3. Because restaurants in Ukraine are expensive in most towns and cities, it is wise to shop at bazaars for the freshest and cheapest natural products. Bazaars are everywhere and have wide selections of just about any food item you could want. To save some money, stock up at the bazaar and have a picnic. Another cheaper option is finding a cafeteria (yidalnia) where you can sample traditional Ukrainian food at a lower price than a restaurant.
4. That said, it is fun to splurge once in a while at a restaurant. In L’viv I ate the best – and most expensive – restaurant meal I have had in Ukraine at a Jewish-themed restaurant, Pid Zolotoju Rozoju (“At the Golden Rose”). Apparently it is one of quite a few themed restaurants around the city. The premise at this one is that, after the meal, you haggle for the bill with your waiter; I think it attempts to (semi-insensitively) recreate some sort of “Jewish” custom. No prices are listed on the menu, so it is up to your negotiation skills to fix the price. My friends and I agreed on a maximum we could pay and our waiter opened negotiations at a ridiculously high price. We managed to get him to lower it by alternating bids with reasons like, “We’re poor volunteers here, teaching English! We love Ukraine!” It was unclear whether the waiter had previously set the bill total; it seemed so because eventually we got him down to a price that he would not go below. The haggling episode was jocular, and though the meal was expensive we were satisfied. (Side note: I am sure this system traps more than a few faint-hearted customers who give up negotiating at some point.) The service was excellent, and the food was delicious; I recommend the “Jewish spreads” sampler and the spiced wine.
5. While you are in L’viv, take time to wander around the central square’s cobblestoned streets and admire the architecture. There are two options for a great view of the city: pay 5 UAH to climb up the clock tower (ratusha) or – for free – take up to an hour to climb the hill and stairs of Vysokyy Zamok (“high castle”) to one of the highest points of the city. It is hard to choose which option I would recommend more; I got better pictures from the clock tower because it is right in the center, but Vysokyy Zamok gives you a better panorama of the entire city. If you have time, do both, but I would give Vysokyy Zamok a slight edge because it is free and higher up than the clock tower. Clock tower in the center of L’viv
6. From L’viv, since you are in the west, I recommend heading down to Chernivtsi, capital of the Chernivets’ka Oblast and once part of the Austro-Hungarian Empire (as was much of the rest of western Ukraine). Like L’viv, Chernivtsi has beautiful architecture and even an abandoned Gothic-style German cathedral. In Chernivtsi you must walk through Shevchenko Park and down Kobalans’ka Street, the city’s pedestrian street in the center. On Kobalans’ka, spend an hour or two in the regional historical museum to gaze at old maps, tools, art, and traditional Ukrainian costumes. The docents are helpful and knowledgeable. If you get hungry for lunch, stop at Café Efes, just off Soborna Ploshcha (Cathedral Square). There is traditional and non-traditional cuisine, the pizza has real parmesan cheese, and the prices are reasonable for travelers on a budget.
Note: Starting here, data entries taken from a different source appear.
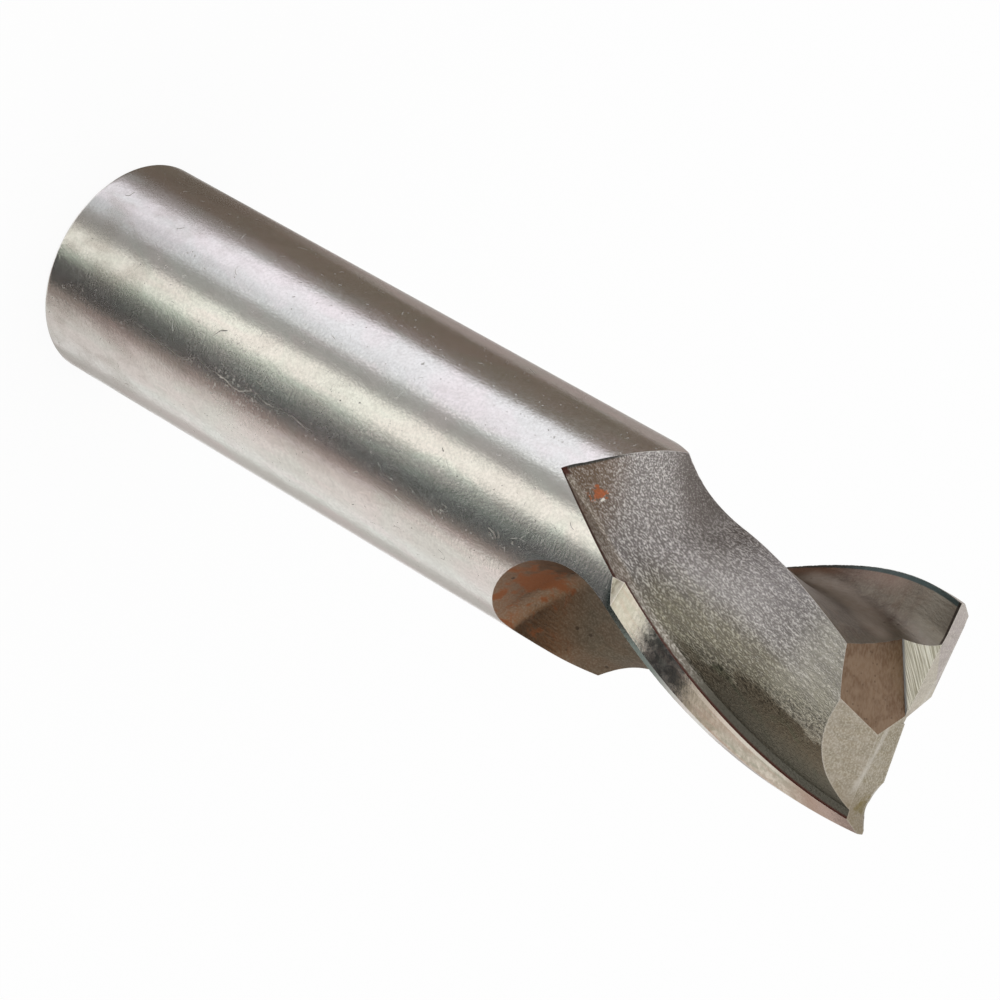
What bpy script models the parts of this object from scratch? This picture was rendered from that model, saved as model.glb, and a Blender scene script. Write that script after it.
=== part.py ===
"""A two-flute, centre-cutting end mill with a plain round shank, ground from one bar.

The tool stands on its shank end at z = 0, with its axis on +Z and its cutting end up.
At the tip the two cutting edges lie along X. The tool cuts turning from +X towards +Y.
A section is drawn on the tip plane in polar form: radius from the axis, and the angle
ahead of the first tooth's cutting edge. It then follows the helix down the tool.
"""

from math import atan2, ceil, cos, pi, radians, sin, tan

import bmesh
import bpy
from mathutils import Matrix, Vector

# Driving dimensions, in metres and degrees.

# The blank.
OVERALL_LENGTH = 0.090
SHANK_DIAMETER = 0.020
CUTTING_DIAMETER = 0.020
SHANK_EDGE_RADIUS = 0.00025
CENTRE_HOLE_DIAMETER = 0.0020
CENTRE_HOLE_MOUTH = 0.0044
CENTRE_HOLE_DEPTH = 0.0052
CENTRE_HOLE_ANGLE = 60.0

# The teeth, which are two copies of one tooth.
TEETH = 2
HELIX_ANGLE = 30.0
LAND_WIDTH = 0.00236

# The gullet is the first cut of each flute: the rake face, the root and the floor.
GULLET_LENGTH = 0.0239
GULLET_ROOT_RADIUS = 0.0058
GULLET_FILLET = 0.0010
GULLET_FLOOR_ANGLE = 118.0
GULLET_FLOOR_BEND = 14.0
GULLET_BEND_DISTANCE = 0.0075
GULLET_LIFT_ANGLE = 125.0
GULLET_LIFT_RADIUS = 0.0060

# The back is the second cut of each flute, which thins the tooth behind its land.
BACK_LENGTH = 0.0336
BACK_HEIGHT = 0.0062
BACK_SLOPE = 3.0
BACK_HEEL_SLOPE = 50.0
BACK_RADIUS = 0.0070
BACK_RUNOUT = 0.0070
BACK_EXIT_ANGLE = 32.0
BACK_EXIT_BOW = 0.0015
HEEL_STEP = 0.0015
HEEL_LEAN = 0.00066

# The relief of the land behind the narrow margin at the cutting edge.
MARGIN_WIDTH = 0.0006
RELIEF_DROP = 0.0007
RELIEF_LENGTH = 0.0233
RELIEF_RUNOUT = 0.0010

# The gash that opens each end edge to the centre: a wall under the edge, and a floor.
GASH_ANGLE = 29.0
GASH_FLOOR_SLOPE = 22.0
GASH_CENTRE_DEPTH = 0.00054
CHISEL_WIDTH = 0.00032

# The end faces.
DISH_ANGLE = 2.0
END_CLEARANCE = 8.0
END_LAND_WIDTH = 0.0028
END_SECOND_CLEARANCE = 35.0
CENTRE_RELIEF_START = 0.0062
CENTRE_RELIEF_SKEW = 36.0
CENTRE_RELIEF_SLOPE = 3.2
CENTRE_OVERRUN = 0.0003

# How finely the round forms are divided.
BLANK_STEPS = 120
TURN_PER_STATION = 5.0
RUNOUT_STATIONS = 12
FILLET_STEPS = 4
BACK_ARC_STEPS = 5
BACK_FLAT_STEPS = 4

# How far the cutters reach past the surface they cut, in parts of the larger radius.
CUTTER_REACH = 1.3
OUTER_REACH = 2.1
LIFT_REACH = 1.25
RELIEF_REACH = 0.2
PAST_RUNOUT = 1.1
PAST_DROP = 1.3
PAST_RIM = 1.5
CROWN_ANGLES = (100.0, 50.0, 5.0)

# Values that follow from the sizes above.
SHANK_RADIUS = SHANK_DIAMETER / 2
CUTTING_RADIUS = CUTTING_DIAMETER / 2
LARGER_RADIUS = max(SHANK_RADIUS, CUTTING_RADIUS)
CLEAR_RADIUS = CUTTER_REACH * LARGER_RADIUS
OUTER_RADIUS = OUTER_REACH * LARGER_RADIUS
PAST_TIP = 0.1 * CUTTING_DIAMETER
TWIST = tan(radians(HELIX_ANGLE)) / CUTTING_RADIUS
STATION_STEP = radians(TURN_PER_STATION) / TWIST
PITCH = 2 * pi / TEETH
HEEL_ANGLE = PITCH - LAND_WIDTH / CUTTING_RADIUS

STEEL_COLOUR = (0.46, 0.44, 0.41, 1.0)
STEEL_ROUGHNESS = 0.32
UP = Vector((0, 0, 1))


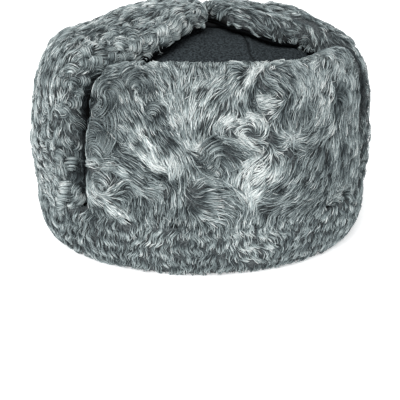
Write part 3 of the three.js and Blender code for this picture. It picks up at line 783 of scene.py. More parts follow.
# The visor's hair as read off two enlargements of the front. Each mark is how far across and
# down it lies, its heading there in degrees, its brightness 0 to 1, and its reach if not the usual one.
# Their brightnesses are the hair's own tone with painted highlights and painted shade in them, dark in folds and pale
# on the bright streaks.
visorReadings = [
    {"corner": (85, 55), "zoom": 7, "marks": [
        (190, 140, 30, .5), (260, 105, 25, .5), (330, 80, 10, .6, 3), (450, 85, -10, .72, 3), (520, 100, -35, .6),
        (590, 150, -50, .5), (340, 205, -60, .65, 2), (390, 235, -70, .25, 3), (290, 235, -60, .28, 3),
        (320, 160, 20, .45, 3), (170, 205, -50, .9, 2), (205, 250, -55, .97, 2), (245, 310, -60, .95, 2),
        (100, 250, 35, .45, 4), (150, 330, -20, .3, 5), (90, 330, -30, .38, 4), (190, 400, -60, .3, 4),
        (60, 300, -80, .35, 4), (300, 285, -70, .88, 3), (360, 295, -75, .88, 3), (415, 290, -80, .7, 3),
        (350, 380, -60, .45, 4), (280, 360, -65, .5, 4), (420, 350, -60, .55, 4), (440, 150, -45, .55, 3),
        (480, 220, -50, .6, 4), (560, 330, -55, .62, 4), (640, 470, -58, .6, 4), (700, 580, -60, .6, 4),
        (590, 230, -80, .62, 4), (650, 200, -95, .6, 4), (700, 200, -110, .62, 4), (780, 250, -115, .68, 4),
        (850, 200, -140, .7, 3), (930, 190, 175, .7, 3), (960, 240, -160, .7, 3), (900, 260, -125, .72, 3),
        (870, 180, -160, .6, 3), (640, 330, -82, .68, 4), (660, 420, -85, .72, 4), (730, 420, -100, .74, 4),
        (800, 430, -105, .74, 4), (870, 400, -112, .72, 4), (930, 370, -112, .74, 4), (885, 335, -105, .25, 1.8),
        (812, 500, -105, .3, 2), (920, 470, -115, .7, 3), (700, 520, -85, .6, 3), (760, 570, -95, .42, 3),
        (840, 560, -110, .5, 3), (470, 370, -110, .6, 2), (505, 350, 60, .55, 2), (520, 440, -60, .22, 3),
        (470, 440, -70, .3, 3), (430, 440, -60, .4, 3), (600, 460, -48, .85, 2), (630, 515, -50, .85, 2),
        (665, 570, -55, .7, 2.5), (700, 635, -55, .65, 2.5), (560, 530, -45, .4, 3), (600, 600, -45, .38, 3),
        (640, 660, -45, .42, 3), (520, 570, -50, .45, 3), (740, 642, 0, .85, 2.5), (815, 655, 80, 1.0, 3),
        (850, 620, 40, .4, 2.5), (285, 520, -60, .6, 2.5), (320, 580, -50, .55, 2.5), (250, 560, -50, .5, 2.5),
        (390, 540, -60, .72, 2), (430, 610, -62, .85, 2), (470, 680, -65, .82, 2), (510, 740, -60, .68, 2),
        (275, 640, -5, .65, 2), (360, 620, -50, .45, 2.5), (410, 660, -50, .5, 2), (330, 650, -30, .8, 1.5),
        (390, 690, -38, .88, 2), (450, 740, -35, .92, 2), (510, 790, -30, .95, 2), (545, 810, -10, .95, 2),
        (545, 850, -30, .15, 2.5), (560, 760, -50, .6, 3), (610, 730, -85, .92, 3), (650, 760, -88, .95, 3),
        (620, 820, -85, .9, 3), (675, 720, -85, .85, 3), (650, 895, -60, .22, 3), (600, 890, -60, .3, 2.5),
        (735, 930, 50, .65, 2.5), (765, 890, 55, .6, 2.5), (545, 920, 70, .65, 2.5), (460, 970, -15, .7, 3),
        (400, 950, -20, .6, 3), (720, 780, -75, .5, 3), (755, 840, -100, .5, 3), (700, 900, -130, .45, 3),
        (700, 700, -60, .55, 3), (870, 700, -90, .6, 3), (890, 760, -55, .6, 3), (940, 790, -15, .62, 3),
        (960, 700, -90, .45, 2.5), (910, 660, 170, .62, 3), (960, 640, 170, .65, 3), (850, 820, -35, .55, 3),
        (930, 850, -8, .55, 4), (800, 780, -60, .55, 3), (950, 500, 180, .92, 3), (910, 605, 10, .22, 2.5),
        (965, 580, 10, .25, 2.5), (80, 420, -15, .55, 4), (180, 440, -10, .55, 4), (130, 480, -20, .5, 4),
        (50, 500, -80, .45, 4), (100, 600, -70, .62, 3), (180, 600, -80, .66, 3), (200, 650, -60, .22, 3),
        (60, 660, -80, .4, 4), (120, 690, -20, .45, 4), (300, 720, -20, .32, 4), (340, 760, -40, .32, 4),
        (400, 790, -40, .5, 3), (230, 700, -20, .4, 3), (60, 770, 15, .6, 4), (130, 775, 0, .62, 4),
        (210, 790, -25, .62, 4), (290, 830, -35, .6, 4), (360, 880, -35, .55, 4), (440, 880, -30, .5, 4),
        (55, 860, -100, .6, 4), (75, 940, -60, .62, 4), (130, 975, -5, .65, 3), (175, 930, 50, .62, 3),
        (170, 860, 120, .6, 3), (110, 840, 170, .6, 3), (270, 920, 60, .55, 4), (230, 960, 50, .55, 4),
        (310, 950, -60, .5, 4), (70, 985, -35, .75, 2.5), (130, 1030, -38, .78, 2.5), (200, 1075, -40, .78, 2.5),
        (270, 1120, -35, .75, 2.5), (60, 1080, -70, .45, 4), (130, 1110, -50, .5, 4), (250, 1020, -55, .5, 4),
        (350, 1010, -120, .5, 4), (400, 1060, -80, .5, 4), (480, 1060, -95, .42, 4), (560, 1010, -95, .5, 4),
        (650, 1010, -95, .52, 4), (730, 1030, -85, .5, 4), (800, 1010, 25, .52, 4), (860, 990, 15, .55, 4),
        (940, 940, 10, .55, 4), (785, 1072, -20, .2, 2.5), (860, 1100, -15, .75, 3), (930, 1120, -15, .7, 3),
        (560, 1100, -90, .5, 4), (660, 1110, -85, .5, 4), (420, 1120, -70, .5, 4),
    ]},
    {"corner": (205, 45), "zoom": 6, "marks": [
        (60, 130, -90, .5, 4), (20, 170, -60, .55, 4), (130, 150, -120, .5, 4), (200, 140, 160, .5, 4),
        (200, 200, -130, .5, 4), (120, 210, -140, .6, 4), (60, 240, -130, .6, 4), (30, 330, -115, .62, 4),
        (120, 300, -110, .55, 4), (60, 400, -110, .55, 4), (430, 110, 15, .68, 3), (500, 92, 5, .68, 3),
        (560, 100, -20, .62, 3), (620, 140, -60, .6, 3), (640, 210, -85, .6, 4), (470, 140, -20, .55, 3),
        (550, 170, -50, .5, 4), (500, 200, -45, .48, 4), (390, 122, -140, .9, 2.5), (335, 160, -142, .97, 2.5),
        (275, 200, -130, 1.0, 3), (235, 250, -112, .95, 3), (205, 310, -95, .8, 3), (215, 380, -70, .65, 3),
        (165, 230, -125, .7, 3), (160, 320, -110, .6, 3), (300, 215, -115, .25, 2.5), (272, 280, -95, .2, 2.5),
        (285, 345, -60, .25, 2.5), (320, 400, -15, .28, 2.5), (180, 370, -60, .32, 3), (235, 410, -25, .35, 2.5),
        (360, 190, -25, .48, 3), (420, 215, -30, .48, 4), (470, 260, -50, .45, 4), (500, 310, -80, .38, 3),
        (400, 260, -15, .45, 3), (340, 270, -30, .42, 3), (440, 330, 170, .7, 3), (380, 320, 175, .82, 3),
        (330, 335, 180, .85, 2.5), (410, 365, 172, .78, 2.5), (350, 385, 160, .7, 2.5), (480, 370, -120, .3, 3),
        (460, 420, -120, .28, 3), (525, 250, -95, .25, 2), (520, 320, -100, .28, 2.5), (575, 220, -88, .6, 3),
        (600, 280, -95, .6, 3), (590, 330, -130, .85, 2), (550, 370, -132, .85, 2), (525, 400, -125, .7, 2),
        (560, 420, -110, .35, 3), (620, 380, -60, .3, 3), (600, 430, -100, .35, 4), (660, 80, 45, .55, 3),
        (700, 55, 10, .58, 3), (745, 55, -30, .6, 3), (780, 95, -70, .55, 3), (690, 110, -130, .6, 3),
        (730, 130, -110, .55, 3), (655, 150, -115, .6, 3), (690, 200, -100, .68, 3.5), (720, 260, -98, .7, 3.5),
        (735, 330, -100, .72, 3), (710, 390, -108, .66, 3.5), (670, 440, -112, .6, 3.5), (650, 300, -100, .6, 3.5),
        (640, 500, -125, .5, 4), (790, 250, -95, .15, 2.5), (785, 330, -95, .15, 2.5), (780, 400, -95, .22, 3),
        (800, 160, -100, .6, 3), (775, 200, -95, .62, 2.5), (840, 110, -100, .5, 3), (870, 180, -95, .52, 3),
        (880, 280, -95, .5, 3), (870, 380, -95, .5, 3), (850, 460, -100, .45, 4), (840, 240, -95, .4, 3),
        (900, 120, -90, .4, 3), (420, 405, 175, .9, 3), (350, 420, 185, .95, 3), (270, 440, 178, .98, 3),
        (190, 418, 185, .95, 3), (120, 450, 200, .97, 3), (95, 490, -100, .95, 3), (130, 520, -45, .97, 3),
        (200, 555, -33, .97, 3), (270, 590, -20, .92, 3), (330, 590, 30, .9, 2.5), (370, 520, 75, .75, 3),
        (330, 480, 110, .9, 3), (270, 500, 160, .92, 2.5), (220, 490, 200, .9, 2.5), (350, 600, -100, .8, 2.5),
        (170, 478, 180, .5, 1.5), (110, 550, -35, .4, 2.5), (170, 600, -30, .42, 3), (240, 640, -15, .4, 3),
        (60, 540, -30, .4, 3), (420, 480, -80, .35, 3), (440, 540, -10, .5, 3), (395, 590, -70, .3, 3),
        (470, 545, -10, .7, 2.5), (500, 510, -88, .6, 2.5), (540, 555, 180, .7, 2.5), (510, 590, 90, .65, 2.5),
        (470, 600, 55, .85, 2), (430, 620, 40, .5, 3), (590, 560, 178, .6, 3), (560, 500, -130, .5, 3),
        (600, 610, 165, .5, 3), (530, 640, 100, .45, 3), (480, 450, -60, .35, 4), (540, 450, -80, .38, 4),
        (700, 560, -130, .62, 2.5), (750, 510, -125, .6, 2.5), (640, 560, -150, .5, 3), (700, 480, -110, .4, 3),
        (770, 590, -90, .68, 2.5), (765, 650, -95, .6, 2.5), (820, 640, -95, .15, 3), (830, 560, -80, .4, 4),
        (880, 560, -90, .42, 4), (860, 700, -100, .4, 4), (800, 740, -100, .4, 4), (700, 640, -100, .35, 4),
        (740, 700, -100, .25, 3), (650, 620, -120, .42, 4), (70, 620, 5, .6, 3), (140, 640, -15, .6, 3),
        (190, 700, -60, .6, 3), (180, 770, -110, .5, 3), (130, 745, -100, .28, 3), (90, 680, -20, .55, 3),
        (120, 710, -60, .5, 3), (40, 700, -60, .5, 3), (90, 790, -130, .5, 3), (30, 780, -20, .55, 3),
        (380, 655, -150, .82, 3), (305, 690, -155, .84, 3), (245, 740, -142, .86, 3), (205, 800, -105, .84, 3),
        (215, 860, -72, .86, 3), (250, 905, -62, .84, 2.5), (265, 935, -90, .88, 2), (420, 640, -40, .75, 3),
        (435, 690, -75, .82, 3), (425, 740, -112, .8, 3), (385, 790, -140, .85, 3), (330, 830, -142, .9, 3),
        (290, 880, -118, .88, 2.5), (300, 770, -140, .9, 3), (260, 820, -110, .92, 3), (340, 720, -150, .9, 3),
        (320, 860, -120, .22, 2), (480, 720, -108, .5, 4), (520, 800, -120, .48, 4), (450, 860, -135, .48, 4),
        (390, 890, -150, .5, 3), (540, 700, -100, .45, 4), (600, 760, -110, .42, 4), (560, 860, -130, .42, 4),
        (660, 840, -120, .4, 4), (480, 930, -160, .5, 4), (560, 950, -150, .48, 4), (640, 930, -140, .45, 4),
        (380, 940, 170, .5, 3), (750, 935, 38, .68, 2.5), (800, 890, 38, .68, 2.5), (840, 855, 40, .6, 2.5),
        (850, 780, -100, .4, 4), (720, 880, -110, .4, 4), (700, 790, -110, .35, 4), (60, 860, -15, .5, 4),
        (130, 900, -30, .5, 4), (60, 920, -20, .5, 4), (150, 850, -60, .5, 3), (190, 920, -50, .5, 3),
        (100, 960, -15, .55, 4),
    ]},
]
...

7. Climb Mount Hoverla, Ukraine’s highest mountain at 2,061 meters. It is in the Carpathian Mountains of western Ukraine. It’s an easy day-hike and the views are gorgeous. My only advice: don’t do it in March! It is still quite cold, the lower trails through the woods were icy, and there was still slippery snow above the tree line. We were not even allowed to advance to the true summit because of the wind and ice at the top. I did the hike with some friends – and about 95 other Peace Corps Volunteers, along with 4-500 Ukrainians – as part of a big event organized by a Volunteer and her NGO. The Ukrainians arrived decked out in snow suits and heavy hiking boots, and some even had ski poles. Most of us Volunteers had not been quite as well-informed of the weather; my thin cotton leggings did not cut it at the top. This would be a fantastic hike in the summer, and I hope to do it next year in the warm months.